Be sure to encourage everyone to speak, as high rates of participation lead to increased ownership and engagement in the solution, so push people to verbalize their point of view.
Pro-tip: If people go into solution mode, head them off at the pass. Something akin to, “I, too, want to talk about solutions, but don’t you think we should agree on the problem before investing time in discussing potential solutions?”
Be adamant and unrelenting in your demand that the problem is defined. You may feel uncomfortable at first, but in the end, people will appreciate your doggedness. Once the problem is clearly defined, then and only then can you move onto Step #2.
Step #2: Is this a Problem WORTH SOLVING
Now that you have a shared understanding of the problem, your group needs to answer the question “Is this a problem worth solving?” People frequently skip this step, but it may the most important one! If the problem is not worth solving, then everyone just saved a ton of time and aggravation by ending the discussion now.
You need to ask the direct question, “Do we want to invest in solving this problem?” You’ll be amazed at how many times the answer is “No.”
“Do we want to invest in solving this problem?”
If the answer is “no”, then you’re done.
Just because you have a problem, doesn’t mean it’s worth solving. There are endless unrealized costs and unintended consequences in solving problems.
- Opportunity cost: We have limited resources (people, money, time) and can only spend them on our most important work.

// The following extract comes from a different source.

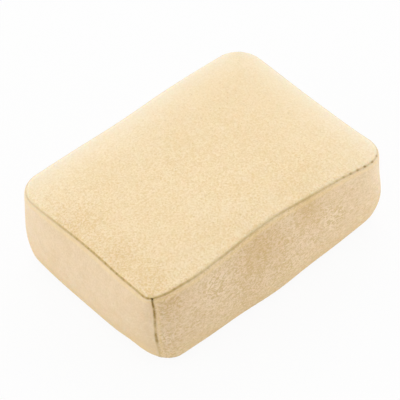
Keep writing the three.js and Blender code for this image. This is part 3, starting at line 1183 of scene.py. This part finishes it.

- Management bandwidth: Solving problems requires management oversight. Is this where you want to spend management’s energy?
- Cognitive Load on the organization: Solving problems usually involves some form of change, and change requires others to understand the whys, whats, whos, hows, and whens. Communicating and executing those changes can be an enormous time sink. Is it worth it?
Pro-tip: Sometimes, the “Is it worth it?” question can depend on the solution. If the solution is fast and inexpensive, then “yes,” otherwise “no.” Be aware of such a contingency and shepherd the conversation with this in mind.
Step #3: Work on a SOLUTION
With a clear problem definition and an agreement that it’s worth solving, you can roll up your sleeves and brainstorm a solution.
Open the floodgates and let the ideas flow.
There are many methods for problem-solving, and if you’re reading this, I’ll be you have a complete set in your toolbox. My simple go-to approach is:
- Ideas: People have been waiting for this moment, so open up the floor for proposed solutions. Don’t drill down or pass judgment(yet), as this will slow down the idea generation.
- List of options: Once every idea is on the table, form them into a list of options
- Choose one: Get people to weigh in on the options, discuss the pros/cons, and then converge on the best solution.
- Owner: Who is going to drive getting this done? If you leave the conversation without an owner, then it was all a big waste of time. There should be one owner, and they should have a date for following up with the team on their progress.
Many times, you’ll find that with a clear problem statement, the solution is right in front of your eyes, and it’s relatively easy to get all the players on board.
Pro-tip: Make room for everyone to speak. For the same reasons as above, when people are part of the creation of the solution, they are more likely to feel a sense of ownership.
Benefits of this Approach
Many of the benefits are evident:
- Creates clarity and reduces ambiguity.
- Constructive debate with clear goals and parameters.
- No time and resources wasted on work that may not solve the top problems.
There are two subtle benefits which are worth pointing out.
Reduces the number of times teammates think someone else is clueless.
At some point, we’ve all left a meeting wondering, “Why does Bob want to do X? What is he thinking?” I’m willing to bet that Bob thought we were clueless too! Often, it’s because Bob was solving one problem, and we were solving a different problem. Had we clarified the problem upfront, it’s likely we would have been more aligned than we thought and have greater understanding and respect for our teammates.
“Line in the sand” prevention
When people have a firm conviction about a solution, they will sometimes start a discussion with a determined statement about the solution they want. And once they’ve made such a hard-line public statement, they are less likely to back off, whether their solution meets the problem or not. Why? Because they are afraid of appearing weak. You can reduce the chances of this situation occurring by forcing a conversation about the problem statement. If the agreed-upon problem does not meet the hard-liner’s pre-conceived solution, they are more likely to keep the solution in their pocket and not derail the team.
We spend a massive amount of our time work solving problems with others. When you have a culture where it’s the norm to invest in problem definition, there is less conflict and fewer misunderstandings. The process of clarifying problems and then working on problems that we all agree need to be solved injects energy into the environment and makes the endeavor more enjoyable.